We pray God will use this trial for good in our children’s lives. We hope that they’ll be encouraged to seek the Lord and find him trustworthy in their trials, just as he has been faithful to care for me through mine.
How are you doing now, physically? What’s the latest chapter in the cancer journey?
Life is still really rough. Sometimes people have this thyroid surgery and radiation, start taking their little hormone replacement pills, and call it a day. I’ve not been one of those. There have been many permanent changes, both physically and mentally. I still have suspicious growths in my neck that they’re monitoring for more cancer.

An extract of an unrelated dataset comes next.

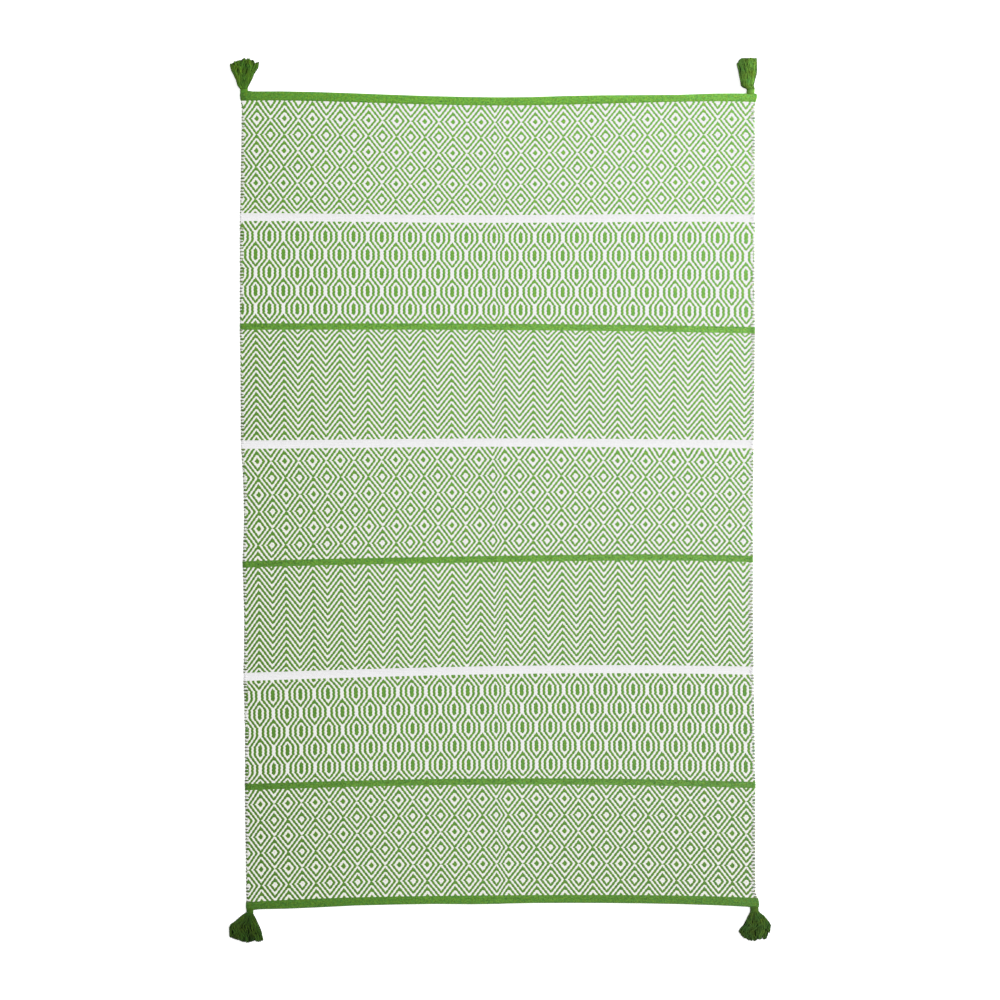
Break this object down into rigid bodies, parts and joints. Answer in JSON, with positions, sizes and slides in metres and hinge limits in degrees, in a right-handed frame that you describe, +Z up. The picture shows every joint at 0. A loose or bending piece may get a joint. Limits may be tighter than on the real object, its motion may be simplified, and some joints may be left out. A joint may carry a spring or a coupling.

And unfortunately, this summer I was diagnosed with a rare disorder that occurs in only 0.5 percent of all people who have thyroid surgery. It’s called hypoparathyroidism. Parathyroids are four rice-grain-sized glands that sit near the thyroid and regulate calcium and phosphate in the body. Many people get temporary damage to these glands after neck surgery. My damage has turned out to be permanent, and it’s getting worse. It takes monitoring throughout the day (and night), sort of like diabetes.
I’m just beginning to learn how to manage this condition. Doctors say it can take quite a while to get under control. Since so many things affect your calcium levels and my parathyroids are “off duty,” I never know exactly what will trigger the next low-calcium event and how bad it will be. It makes me think twice every time I leave the house, even for a walk around the block or to weed the garden. At this point, even small things can trigger muscle spasms or heart palpitations, if I sweat too much and lose too much calcium. I’m being stretched to trust God even with the adventure of pulling dandelions. Who knew that day would come! Please pray for me! It should get better as I learn more.
You wrote in the introduction of He Will Hold Me Fast that you didn’t want to “waste a speck of this trial,” and that you wanted to “know God so intimately that I could laugh at the days ahead, looking to God’s bountiful resources instead of my puny ones to meet them.” What do you think God has done already through your cancer journey?
I’m so grateful people have been encouraged, both in my weakness and also in God’s faithfulness to carry me. I’m happy to think someone else might be helped by anything they’ve seen in my life. That’s been a wonderful way God has not let these sorrows be wasted.
And—as hard as it’s been for me to carry on through this trial (which is looking to be a lifetime event now)—God has been answering my prayers to not waste these sorrows in my soul, and doing it in his typical “pressed down and overflowing” way. He’s taught me I most assuredly do not have what it takes to cope with my trials on my own, and I was never meant to. He’s taught me to not be so scared when I see huge unknowns ahead. I’m not sure I’m doing much laughing about the days ahead yet, but there’s a growing, quiet confidence that runs deeper than ever. God has planned this journey, and he loves me. He’s doing more than I can know. And he is holding me fast, right in his everlasting arms.